WHAT IS EXPECTED -
Keep only the lines from the top of the listing through the one with "vert[self.layers[name]] = number", and reproduce them unaltered.

--------------------------------------------------

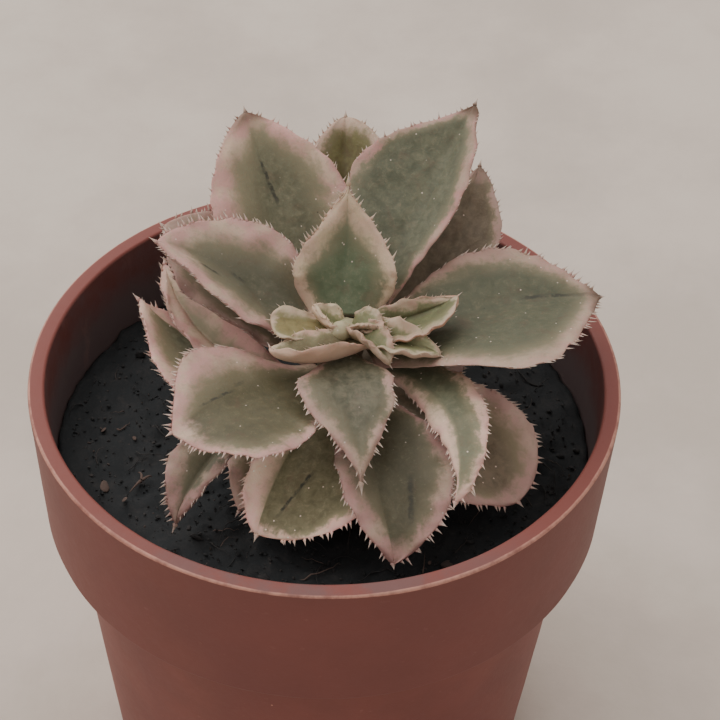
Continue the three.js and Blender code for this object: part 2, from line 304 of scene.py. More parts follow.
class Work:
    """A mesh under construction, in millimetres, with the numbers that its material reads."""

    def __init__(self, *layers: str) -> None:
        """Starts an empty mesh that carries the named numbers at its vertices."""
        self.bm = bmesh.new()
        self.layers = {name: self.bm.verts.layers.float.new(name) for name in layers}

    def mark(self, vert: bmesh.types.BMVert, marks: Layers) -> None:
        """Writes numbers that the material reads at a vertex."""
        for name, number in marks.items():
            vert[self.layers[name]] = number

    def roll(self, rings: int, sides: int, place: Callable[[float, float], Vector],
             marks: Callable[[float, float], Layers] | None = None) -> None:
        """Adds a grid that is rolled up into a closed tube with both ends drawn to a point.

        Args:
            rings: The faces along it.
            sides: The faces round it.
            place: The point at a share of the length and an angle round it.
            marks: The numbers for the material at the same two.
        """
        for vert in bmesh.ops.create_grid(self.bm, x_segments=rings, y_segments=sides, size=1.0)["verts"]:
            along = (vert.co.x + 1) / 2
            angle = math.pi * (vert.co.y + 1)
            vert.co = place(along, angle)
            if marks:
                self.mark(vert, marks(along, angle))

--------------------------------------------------

WORKED ANSWER -
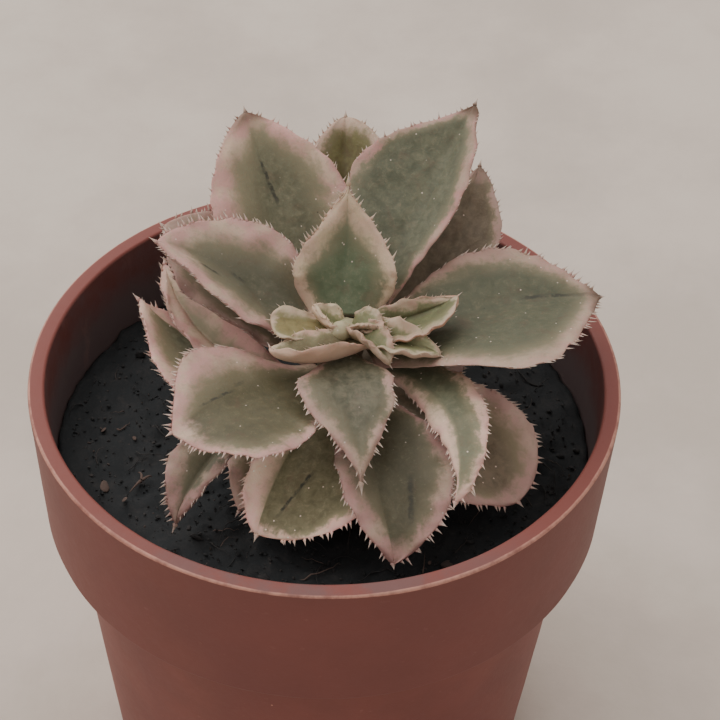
Continue the three.js and Blender code for this object: part 2, from line 304 of scene.py. More parts follow.
class Work:
    """A mesh under construction, in millimetres, with the numbers that its material reads."""

    def __init__(self, *layers: str) -> None:
        """Starts an empty mesh that carries the named numbers at its vertices."""
        self.bm = bmesh.new()
        self.layers = {name: self.bm.verts.layers.float.new(name) for name in layers}

    def mark(self, vert: bmesh.types.BMVert, marks: Layers) -> None:
        """Writes numbers that the material reads at a vertex."""
        for name, number in marks.items():
            vert[self.layers[name]] = number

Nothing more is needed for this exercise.